Ellen G. White (1827-1915) is a widely translated American author--her works have been published in more than 140 languages. Though her formal education ended at the age of 9, her literary productions totaled approximately 100,000 pages on such topics as health, education, family, Bible history, and practical Christian living. Today millions look to her writings for guidance and motivation.
During her lifetime she experienced more than 2,000 dreams and visions. These provided a rich source of divine wisdom from which she drew for her extensive writings. As God's servant she wrote letters of encouragement, counsel, and reproof to church members and leaders around the world, in many cases dealing with secret, personal matters.

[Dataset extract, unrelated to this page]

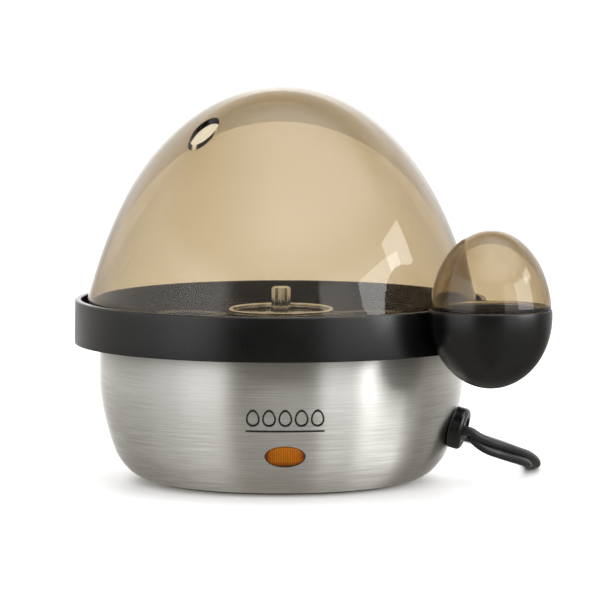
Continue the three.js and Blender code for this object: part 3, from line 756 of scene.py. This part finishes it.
# ---------- lid ----------
def lid_band():
    band = lathe("band", rounded([
        (BAND_RADIUS + 0.3, BAND_BOTTOM, 0.4), (BAND_RADIUS, BAND_TOP, 0.9), (BAND_INNER, BAND_TOP, 0.6),
        (BAND_INNER, LEDGE_TOP), (LEDGE_INNER, LEDGE_TOP, 0.3), (LEDGE_INNER, LEDGE_BOTTOM, 0.3),
        (84.8, LEDGE_BOTTOM), (84.8, 62.6, 0.3), (86.3, 62.6, 0.3), (86.3, LEDGE_BOTTOM),
        (BAND_INNER + 0.5, LEDGE_BOTTOM), (BAND_INNER + 0.5, BAND_BOTTOM, 0.3),
    ]))
    place = on_ring(POD_DISTANCE, POD_AZIMUTH)
    outline = [(p[0], POD_RIM_Z - POD_DEPTH + p[1]) for p in egg_profile(POD_CURVE, POD_DEPTH, 40)]
    rim = rounded([outline[-2], (outline[-1][0], POD_RIM_Z, 0.5), (0, POD_RIM_Z)])[1:]
    egg = moved(lathe("egg", outline[:-1] + rim, 128), place.x, place.y)
    bay = lathe("bay", [(0, LEDGE_TOP), (BAND_INNER, LEDGE_TOP), (BAND_INNER, 100), (0, 100)])
    egg = combine(egg, bay, "DIFFERENCE")
    wall = [(min(r - 2.3, POD_WELL_RADIUS), z) for r, z in outline if z > POD_WELL_FLOOR + 4]
    well = moved(lathe("well", [
        (0, POD_WELL_FLOOR), (9, POD_WELL_FLOOR), *wall, (POD_WELL_RADIUS, POD_RIM_Z + 1),
        (0, POD_RIM_Z + 1),
    ], 96), place.x, place.y)
    whole = combine(combine(band, egg, "UNION"), well, "DIFFERENCE")
    piece("lid_band", whole, "lid", "black_plastic", ("lid_ring",))


def dome():
    depth = DOME_APEX - BAND_TOP
    outside = [Vector((r, DOME_APEX - d)) for r, d in egg_profile(DOME_CURVE, depth, 70)]
    outside.append(Vector((DOME_FOOT_RADIUS, DOME_FOOT + 2)))
    inside = offset(outside, -DOME_WALL)
    inside[-1] = Vector((DOME_FOOT_RADIUS - DOME_WALL, DOME_FOOT))
    foot = rounded([
        (DOME_FOOT_RADIUS, DOME_FOOT + 2), (90.3, DOME_FOOT + 2, 0.3), (90.3, DOME_FOOT, 0.3),
        (DOME_FOOT_RADIUS - DOME_WALL, DOME_FOOT),
    ])[1:-1]
    shell = lathe("dome", outside + foot + inside[::-1], 240)
    place = on_ring(VENT_RING, VENT_AZIMUTH)
    hole = prism("vent", circle(VENT_RADIUS, 96, (place.x, place.y)), 140, 180)
    shell = combine(shell, hole, "DIFFERENCE")
    piece("smoked_dome", shell, "lid", "smoked_plastic", ("dome",))


def cup():
    place = on_ring(POD_DISTANCE, POD_AZIMUTH)
    outside = [
        Vector((min(r, CUP_RADIUS), CUP_FOOT_Z + CUP_RISE - d))
        for r, d in egg_profile(CUP_CURVE, CUP_RISE, 48)
    ]
    inside = offset(outside, -CUP_WALL)
    spigot = POD_WELL_RADIUS - 0.5
    inside[-1] = Vector((spigot - 1.5, CUP_FOOT_Z))
    foot = rounded([
        tuple(outside[-2]), (outside[-1].x, CUP_FOOT_Z, 0.35), (spigot, CUP_FOOT_Z, 0.2),
        (spigot, CUP_FOOT_Z - 4, 0.3), (spigot - 1.5, CUP_FOOT_Z - 4, 0.3), (spigot - 1.5, CUP_FOOT_Z),
    ])[1:-1]
    mesh = moved(lathe("cup", outside[:-1] + foot + inside[::-1], 160), place.x, place.y)
    piece("small_dome_cup", mesh, "cup", "smoked_plastic", ("measuring_cup",), finish="smoked_cup")


def tray():
    plate = lathe("plate", rounded([
        (0, HUB_TOP), (HUB_RADIUS, HUB_TOP, 0.6), (HUB_RADIUS + 0.4, TRAY_TOP, 0.6),
        (TRAY_RADIUS, TRAY_TOP, 0.5), (TRAY_RADIUS, TRAY_BOTTOM, 0.3), (HUB_RADIUS - 1.4, TRAY_BOTTOM),
        (HUB_RADIUS - 1.8, HUB_TOP - 1.8, 1.2), (0, HUB_TOP - 1.8),
    ]), 144)
    raised = []
    holes = [prism("stem_hole", circle(KNOB_STEM_RADIUS + 0.3, 40), 60, 80)]
    for i in range(SEAT_COUNT):
        angle = 90 + 360 * i / SEAT_COUNT
        seat, steam = on_ring(SEAT_RING, angle), on_ring(69, angle + 180 / SEAT_COUNT)
        collar = lathe("collar", rounded([
            (0, TRAY_BOTTOM), (SEAT_HOLE + 1.8, TRAY_BOTTOM), (SEAT_HOLE + 1.8, COLLAR_TOP, 0.6),
            (0, COLLAR_TOP),
        ]), 64)
        raised.append(moved(collar, seat.x, seat.y))
        cutter = lathe("seat", [(0, 60), (SEAT_HOLE, 60), (SEAT_HOLE, COLLAR_TOP - 1.2),
                                (SEAT_HOLE + 1.2, COLLAR_TOP + 0.1), (SEAT_HOLE + 1.2, 80), (0, 80)], 64)
        holes.append(moved(cutter, seat.x, seat.y))
        holes.append(moved(prism("steam", circle(3, 32), 60, 80), steam.x, steam.y))
    whole = combine(plate, merged("raised", raised), "UNION")
    whole = combine(whole, merged("holes", holes), "DIFFERENCE")
    piece("seat_tray", whole, "tray", "clear_plastic", ("egg_tray",))


def knob():
    """A fluted knob with a domed end, on a stem through the tray's hub."""
    count, flutes = 128, 8
    rows = [
        (HUB_TOP + 0.3, 0.9), (HUB_TOP + 0.7, 1.0), (KNOB_TOP - 1.4, 1.0), (KNOB_TOP - 0.5, 0.93),
        (KNOB_TOP - 0.1, 0.72), (KNOB_TOP, 0.4),
    ]
    vertices, faces = [], []
    for j, (z, share) in enumerate(rows):
        for k in range(count):
            angle = 2 * math.pi * k / count
            radius = share * (KNOB_RADIUS + KNOB_FLUTE * math.cos(flutes * angle))
            vertices.append((radius * math.cos(angle), radius * math.sin(angle), z))
        if j:
            faces += ring_faces((j - 1) * count, count)
    faces += end_faces(vertices, count)
    grip = mesh_from("grip", vertices, faces)
    stem = lathe("stem", rounded([
        (0, HUB_TOP - 2.8), (KNOB_STEM_RADIUS, HUB_TOP - 2.8, 0.4), (KNOB_STEM_RADIUS, HUB_TOP + 1),
        (0, HUB_TOP + 1),
    ]), 40)
    piece("steel_knob", combine(grip, stem, "UNION"), "tray", "polished_steel", ("tray_knob",))


def hub_ring():
    low, high = HUB_TOP + 0.3, HUB_TRIM_TOP
    ring = lathe("hub_ring", rounded([
        (HUB_TRIM_INNER, low), (HUB_RADIUS, low, 0.2), (HUB_RADIUS, high, 0.6), (HUB_TRIM_INNER, high, 0.6),
        (HUB_TRIM_INNER, low),
    ]), 144)
    piece("hub_ring", ring, "tray", "polished_steel", ("hub_trim",))


lid_band()
dome()
cup()
tray()
knob()
hub_ring()


# ---------- finishes of the CAD pieces that stay ----------
def dress_cad_nodes():
    slots = {part["node"]: part["material_slot"] for part in frame["record"]["subparts"]}
    for name, obj in frame["nodes"].items():
        material = MATERIALS[slots[name]]
        if obj.data.materials:
            for i in range(len(obj.data.materials)):
                obj.data.materials[i] = material
        else:
            obj.data.materials.append(material)


dress_cad_nodes()


# ---------- stage and light ----------
def add_floor():
    half = 6000
    corners = [(-half, -half, 0), (half, -half, 0), (half, half, 0), (-half, half, 0)]
    mesh = mesh_from("floor", corners, [[0, 1, 2, 3]])
    moved(mesh, z=FLOOR)
    s = Shader("floor", Specular_IOR_Level=0.2)
    s.drive("Base Color", s.blend(s.noise(3, 2.0), (0.90, 0.90, 0.90), (0.92, 0.92, 0.92)))
    s.drive("Roughness", s.span(s.noise(5, 2.0), 0.5, 0.6))
    mesh.materials.append(s.material)
    obj = bpy.data.objects.new("floor", mesh)
    bpy.context.scene.collection.objects.link(obj)
    obj.visible_glossy = False


# what gloss sees level with the object, by degrees to the right of straight ahead
STUDIO = (
    (-180, 1.6), (-158, 0.72), (-125, 0.58), (-100, 0.62), (-75, 0.89), (-60, 1.27), (-41, 1.27),
    (-31, 0.16), (-24, 0.07), (20, 0.10), (23, 0.12), (25, 1.25), (46, 1.05), (68, 0.8), (76, 0.72),
    (90, 0.50), (101, 0.20), (114, 0.36), (130, 0.50), (152, 0.80), (180, 1.5),
)


WARM, WHITE = (1.0, 0.93, 0.80), (1, 1, 1)  # the studio's colour where it is dark, and where bright
SEEN_WHITE, DIFFUSE_WHITE = 1.03, 1.45  # how bright it is to the eye, and to matt surfaces


def add_world():
    """White to the eye and through clear plastic; to the rest a studio with cards at the sides."""
    world = bpy.data.worlds.new("studio")
    world.use_nodes = True
    tree = world.node_tree
    background = tree.nodes["Background"]

    def node(kind, inputs, **settings):
        return add_node(tree, kind, inputs, **settings)

    def math_node(operation, a, b=0.0):
        return node("ShaderNodeMath", {0: a, 1: b}, operation=operation).outputs[0]

    def rise(value, low, high):
        inputs = {0: value, 1: low, 2: high}
        return node("ShaderNodeMapRange", inputs, interpolation_type="SMOOTHSTEP").outputs[0]

    def lerp(factor, a, b):
        return node("ShaderNodeMix", {0: factor, 2: a, 3: b}).outputs[0]

    direction = tree.nodes.new("ShaderNodeTexCoord").outputs["Generated"]
    x, y, z = node("ShaderNodeSeparateXYZ", {0: direction}).outputs
    turn = math_node("ARCTAN2", x, math_node("MULTIPLY", y, -1.0))
    share = math_node("ADD", math_node("DIVIDE", turn, 2 * math.pi), 0.5)
    ramp = node("ShaderNodeValToRGB", {0: share})
    stops = ramp.color_ramp.elements
    while len(stops) < len(STUDIO):
        stops.new(0.5)
    for stop, (degrees, value) in zip(stops, STUDIO):
        stop.position = degrees / 360 + 0.5
        stop.color = (value, value, value, 1)
    level = ramp.outputs["Color"]
    ahead = lerp(rise(x, -0.8, 0.1), 0.15, 2.7)
    box = math_node("MULTIPLY", rise(z, 0.46, 0.76), math_node("SUBTRACT", ahead, 0.3))
    behind = lerp(rise(z, 0.5, 0.75), 1.0, 0.3)
    high = lerp(rise(y, -0.1, 0.3), math_node("ADD", box, 0.3), behind)
    high = lerp(rise(z, 0.64, 0.95), high, lerp(rise(y, 0.0, 0.75), ahead, 0.3))
    card = math_node("ADD", math_node("MULTIPLY", level, 1.5), 0.2)
    upper = lerp(rise(z, 0.46, 0.56), lerp(rise(z, 0.0, 0.2), level, card), high)
    lower = math_node("ADD", math_node("MULTIPLY", level, 0.10), 0.31)
    lower = math_node("MULTIPLY", lower, lerp(rise(y, -0.1, 0.5), 1.0, 0.55))
    lower = lerp(rise(z, -0.3, -0.12), lower, level)
    value = lerp(rise(z, -0.06, 0.04), lower, upper)
    path = tree.nodes.new("ShaderNodeLightPath").outputs
    through = math_node("MULTIPLY", path["Is Transmission Ray"], rise(y, -0.85, -0.55))
    seen = math_node("MAXIMUM", path["Is Camera Ray"], through)
    value = lerp(path["Is Diffuse Ray"], value, DIFFUSE_WHITE)
    colour = mix_colours(tree, value, WARM, WHITE)
    tree.links.new(colour, background.inputs["Color"])
    tree.links.new(lerp(seen, value, SEEN_WHITE), background.inputs["Strength"])
    bpy.context.scene.world = world


def towards(azimuth, elevation):
    """The direction at degrees to the right of straight ahead, and up."""
    a, e = math.radians(azimuth), math.radians(elevation)
    return Vector((math.sin(a) * math.cos(e), -math.cos(a) * math.cos(e), math.sin(e)))


def add_softbox(name, azimuth, elevation, distance, size, radiance):
    """A rectangular lamp that faces the object, seen in gloss but never by the camera."""
    away = towards(azimuth, elevation)
    data = bpy.data.lights.new(name, "AREA")
    data.shape = "RECTANGLE"
    data.size, data.size_y = size
    data.energy = radiance * math.pi * size[0] * size[1]
    lamp = bpy.data.objects.new(name, data)
    lamp.location = away * distance + Vector((0, 0, 0.06))
    lamp.rotation_mode = "QUATERNION"
    lamp.rotation_quaternion = (-away).to_track_quat("-Z", "Y")
    lamp.visible_camera = False
    lamp.visible_transmission = False
    bpy.context.scene.collection.objects.link(lamp)


def add_sun(azimuth, elevation, strength, angle):
    """An even lamp from far away, for the floor and what is inside; it leaves no mark in gloss."""
    away = towards(azimuth, elevation)
    data = bpy.data.lights.new("overhead", "SUN")
    data.energy, data.angle = strength, math.radians(angle)
    lamp = bpy.data.objects.new("overhead", data)
    lamp.rotation_mode = "QUATERNION"
    lamp.rotation_quaternion = (-away).to_track_quat("-Z", "Y")
    lamp.visible_glossy = False
    bpy.context.scene.collection.objects.link(lamp)


def add_lights():
    add_softbox("softbox_right", 66, 14, 1.4, (0.80, 0.70), 4.0)
    add_softbox("softbox_right_top", 84, 27, 1.4, (0.46, 0.22), 4.5)
    add_sun(170, 60, 0.9, 80)


add_floor()
add_world()
add_lights()
bpy.context.scene.view_settings.view_transform = "Standard"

An accident in her youth resulted in years of frail health, yet in addition to her writing she managed to run a home that often resembled a hotel while raising three sons and coping with the emotional difficulties of her husband after he suffered a series of strokes. In her later years she helped lead the Seventh-day Adventist Church into a deeper understanding of the fundamental doctrines of Christianity. Her lifelong message was that Christ is coming soon and that we must be ready to meet Him. The last sentence she ever uttered before the church's world assembly, as she raised a Bible above the pulpit, was, ''Brethren and sisters, I commend unto you this Book.''
This biography is an abridgment of the six-volume work produced between 1981 and 1986 by the Review and Herald.
Arthur White (1907-1991) was a grandson of Ellen G. White. As director of the Ellen G. White archives for many years, he had extensive knowledge of her life and literary legacy.